• **The records**
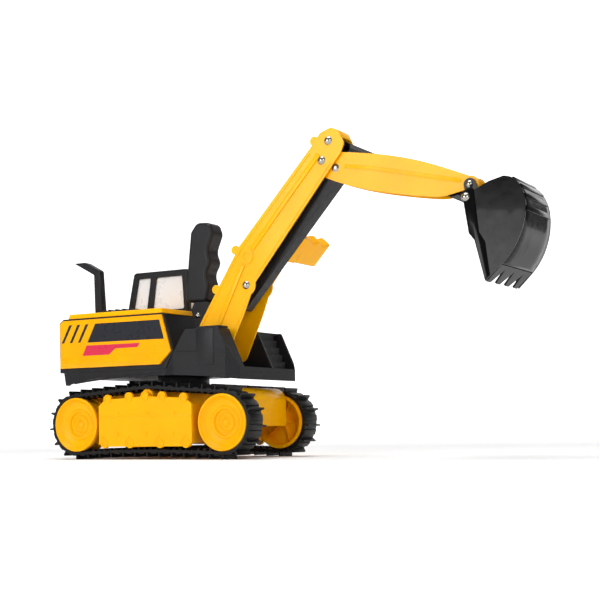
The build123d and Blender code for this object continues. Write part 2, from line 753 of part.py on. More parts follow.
with BuildPart() as cab_frame:
    add(slab(CAB_SIDE, CAB_RIGHT_Y, CAB_LEFT_Y))
    fillet(cab_frame.edges().filter_by(Axis.Y).group_by(Axis.Z)[-1], 4.0)
    fillet(cab_frame.faces().group_by(Axis.Z)[-1].edges().filter_by(Axis.X), 2.5)
    with BuildSketch(at_y(CAB_RIGHT_Y + CAB_WALL)):
        with BuildLine():
            Polyline(*CAB_INSIDE, close=True)
        make_face()
    extrude(amount=CAB_RIGHT_Y - CAB_LEFT_Y + 2 * CAB_WALL, mode=Mode.SUBTRACT)
    for window in (REAR_WINDOW, SIDE_WINDOW):
        add(slab(window, CAB_RIGHT_Y - 1, CAB_LEFT_Y + 1, 2.0), mode=Mode.SUBTRACT)
    with BuildSketch(Plane.YZ.offset(-90.0)):
        with Locations(((CAB_RIGHT_Y + CAB_LEFT_Y) / 2, 173.0)):
            RectangleRounded(38.0, 35.0, 2.5)
    extrude(amount=100.0, mode=Mode.SUBTRACT)

save(cab_frame.part, "cab_frame")

GLASS_GAP = 0.15
glass_right_y = CAB_RIGHT_Y + CAB_WALL + GLASS_GAP
glass_left_y = CAB_LEFT_Y - CAB_WALL - GLASS_GAP
GLASS_SIDE = [(-74.6, HOOD_TOP_Z), (-65.1, 194.7), (0.9, 194.7), (0.9, HOOD_TOP_Z)]
GLASS_INSIDE = [(-73.1, 140.0), (-73.1, HOOD_TOP_Z), (-64.2, 193.5), (-0.3, 193.5), (-0.3, 140.0)]

with BuildPart() as cab_glazing:
    add(slab(GLASS_SIDE, glass_right_y, glass_left_y))
    add(slab(GLASS_INSIDE, glass_right_y + GLASS_THICK, glass_left_y - GLASS_THICK), mode=Mode.SUBTRACT)

save(cab_glazing.part, "cab_glazing")

# ---------------------------------------------------------------- boom

BOOM_RUN = hypot(TOP_PIVOT[0] - FOOT[0], TOP_PIVOT[1] - FOOT[1])
BOOM_DIR = ((TOP_PIVOT[0] - FOOT[0]) / BOOM_RUN, (TOP_PIVOT[1] - FOOT[1]) / BOOM_RUN)
BOOM_TAPER = (FOOT_HALF_Y - TOP_HALF_Y) / BOOM_RUN


def boom_half(point):
    """Half of the boom's outside width at an (x, z) point."""
    along = (point[0] - FOOT[0]) * BOOM_DIR[0] + (point[1] - FOOT[1]) * BOOM_DIR[1]
    return FOOT_HALF_Y - BOOM_TAPER * along


def boom_plane(inset=0.0, side=-1):
    """Plane of one plate's outer face, right side by default. It leans in towards the top."""
    return Plane(
        origin=(FOOT[0], BOOM_Y + side * (FOOT_HALF_Y - inset), FOOT[1]),
        x_dir=(1, -side * BOOM_TAPER * BOOM_DIR[0], 0),
        z_dir=(BOOM_TAPER * BOOM_DIR[0], side, BOOM_TAPER * BOOM_DIR[1]),
    )


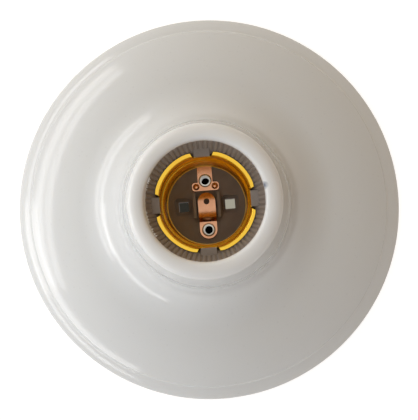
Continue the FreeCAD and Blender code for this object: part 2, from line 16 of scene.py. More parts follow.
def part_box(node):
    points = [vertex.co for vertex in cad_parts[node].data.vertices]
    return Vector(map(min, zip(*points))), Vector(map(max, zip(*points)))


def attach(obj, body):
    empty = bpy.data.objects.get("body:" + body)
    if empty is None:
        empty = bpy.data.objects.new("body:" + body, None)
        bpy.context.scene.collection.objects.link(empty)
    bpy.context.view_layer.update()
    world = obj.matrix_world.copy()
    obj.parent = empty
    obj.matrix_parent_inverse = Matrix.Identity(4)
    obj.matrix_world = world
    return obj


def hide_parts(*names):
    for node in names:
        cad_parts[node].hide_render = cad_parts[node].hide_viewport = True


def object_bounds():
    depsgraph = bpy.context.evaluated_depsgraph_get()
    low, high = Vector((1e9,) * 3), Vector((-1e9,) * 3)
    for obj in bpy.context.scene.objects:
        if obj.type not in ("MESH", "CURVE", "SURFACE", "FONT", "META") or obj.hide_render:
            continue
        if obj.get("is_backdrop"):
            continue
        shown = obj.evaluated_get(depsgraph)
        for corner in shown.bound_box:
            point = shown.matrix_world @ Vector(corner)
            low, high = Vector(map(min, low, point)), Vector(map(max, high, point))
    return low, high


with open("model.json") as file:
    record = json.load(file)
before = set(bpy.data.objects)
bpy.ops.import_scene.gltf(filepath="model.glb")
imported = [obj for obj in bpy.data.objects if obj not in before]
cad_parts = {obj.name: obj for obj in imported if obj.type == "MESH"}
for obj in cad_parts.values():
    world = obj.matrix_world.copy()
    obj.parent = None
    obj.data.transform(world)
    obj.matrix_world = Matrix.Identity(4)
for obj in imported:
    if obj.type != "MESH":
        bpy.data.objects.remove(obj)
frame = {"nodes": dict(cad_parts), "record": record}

LOG = logging.getLogger("lamp_holder")
MM = 0.001
SCATTER_SPREAD = (1.0, 0.9, 0.75)
SCATTER_DEPTH = 2.0
WELD_DISTANCE = 1e-4
BURR_NUMBERS = ("Radius", "Height", "Start", "Sweep")
Colour = tuple[float, float, float]
Point = tuple[float, float]
Place = tuple[float, float, float]
Key = str | int
Link = tuple[bpy.types.Node, Key]
Groups = dict[str, bpy.types.NodeTree]


class Side(Enum):
    """Which way an arc of a section bulges from its way."""

    LEFT = 1
    RIGHT = -1


class Slot(Enum):
    """The record's material slots."""

    MOULDING = "white_moulding"
    SOCKET = "socket_moulding"
    SHELL = "shell_brass"
    CONTACT = "contact_copper"
    EYELET = "eyelet_plate"
    TERMINAL = "terminal_brass"
    CLAMP = "clamp_steel"
    SCREW = "screw_steel"


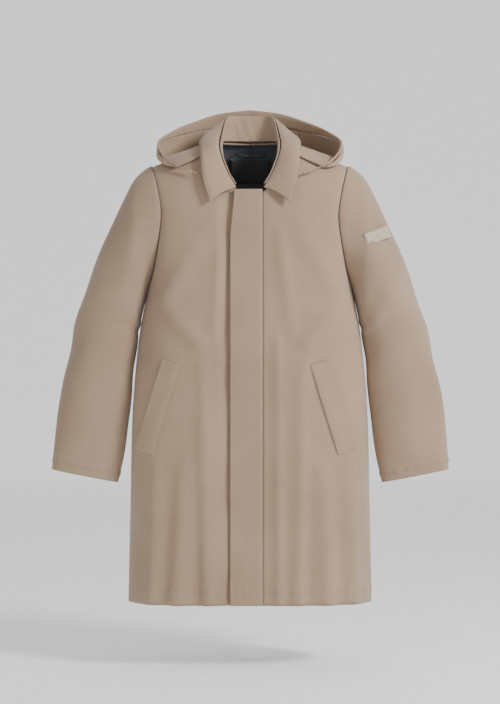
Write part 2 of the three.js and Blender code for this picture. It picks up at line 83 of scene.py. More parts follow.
def profile(pairs):
    xs = np.array([p[0] for p in pairs], float)
    ys = np.array([p[1] for p in pairs], float)
    slopes = np.empty(len(xs))
    for k in range(len(xs)):
        a, b = max(0, k - 1), min(len(xs) - 1, k + 1)
        slopes[k] = (ys[b] - ys[a]) / (xs[b] - xs[a])

    def value(at):
        at = np.clip(np.asarray(at, float), xs[0], xs[-1])
        i = np.clip(np.searchsorted(xs, at, side="right") - 1, 0, len(xs) - 2)
        h = xs[i + 1] - xs[i]
        t = (at - xs[i]) / h
        return ((1 + 2 * t) * (1 - t) ** 2 * ys[i] + t * (1 - t) ** 2 * h * slopes[i]
                + t * t * (3 - 2 * t) * ys[i + 1] + t * t * (t - 1) * h * slopes[i + 1])
    return value


waist = coat["chest"] - 34
bodyHalf = profile([
    (-coat["length"], coat["hem"]), (-748.6, 256), (-581.15, 252), (-430, 239),
    (-coat["armpit"], coat["chest"]), (-265, 202), (-170, waist),
    (-115, (waist + coat["shoulderHalf"]) / 2 - 4), (-coat["shoulderDrop"], coat["shoulderHalf"])])
bodyDepth = profile([(-coat["length"], 100), (-689.5, 98), (-335, 96), (-167.5, 88), (-105, 80), (0, 78)])


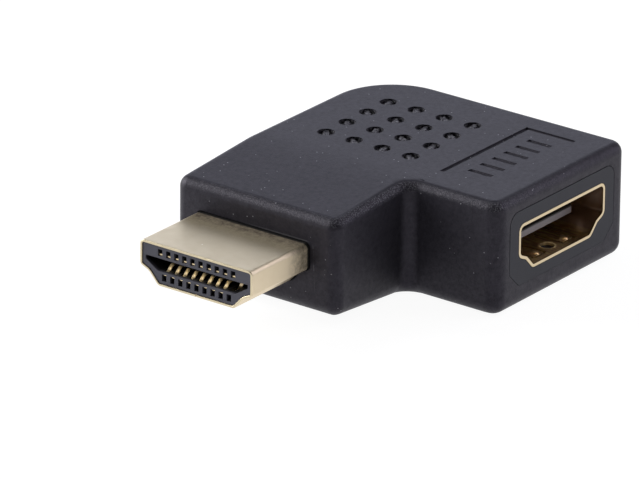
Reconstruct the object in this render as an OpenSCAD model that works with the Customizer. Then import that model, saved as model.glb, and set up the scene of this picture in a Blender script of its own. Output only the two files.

• **Problem details**
Extract the first line above and each line after it up to and including the one with "193.5), (-0.3, 140.0)]", please, exactly and with nothing else.

• **The completed task**
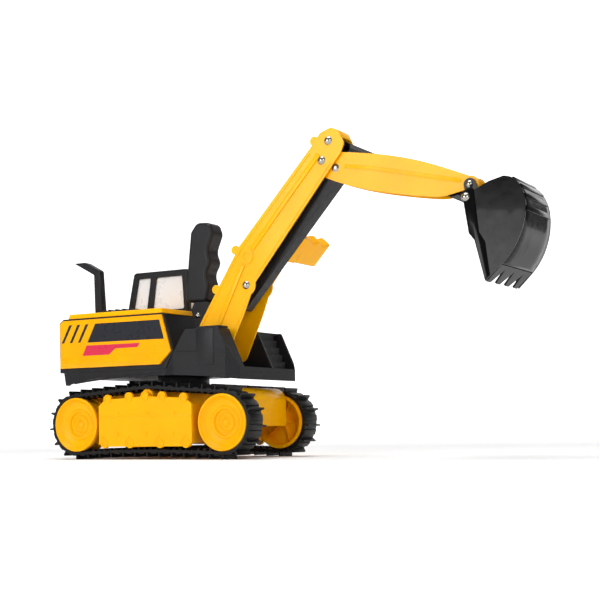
The build123d and Blender code for this object continues. Write part 2, from line 753 of part.py on. More parts follow.
with BuildPart() as cab_frame:
    add(slab(CAB_SIDE, CAB_RIGHT_Y, CAB_LEFT_Y))
    fillet(cab_frame.edges().filter_by(Axis.Y).group_by(Axis.Z)[-1], 4.0)
    fillet(cab_frame.faces().group_by(Axis.Z)[-1].edges().filter_by(Axis.X), 2.5)
    with BuildSketch(at_y(CAB_RIGHT_Y + CAB_WALL)):
        with BuildLine():
            Polyline(*CAB_INSIDE, close=True)
        make_face()
    extrude(amount=CAB_RIGHT_Y - CAB_LEFT_Y + 2 * CAB_WALL, mode=Mode.SUBTRACT)
    for window in (REAR_WINDOW, SIDE_WINDOW):
        add(slab(window, CAB_RIGHT_Y - 1, CAB_LEFT_Y + 1, 2.0), mode=Mode.SUBTRACT)
    with BuildSketch(Plane.YZ.offset(-90.0)):
        with Locations(((CAB_RIGHT_Y + CAB_LEFT_Y) / 2, 173.0)):
            RectangleRounded(38.0, 35.0, 2.5)
    extrude(amount=100.0, mode=Mode.SUBTRACT)

save(cab_frame.part, "cab_frame")

GLASS_GAP = 0.15
glass_right_y = CAB_RIGHT_Y + CAB_WALL + GLASS_GAP
glass_left_y = CAB_LEFT_Y - CAB_WALL - GLASS_GAP
GLASS_SIDE = [(-74.6, HOOD_TOP_Z), (-65.1, 194.7), (0.9, 194.7), (0.9, HOOD_TOP_Z)]
GLASS_INSIDE = [(-73.1, 140.0), (-73.1, HOOD_TOP_Z), (-64.2, 193.5), (-0.3, 193.5), (-0.3, 140.0)]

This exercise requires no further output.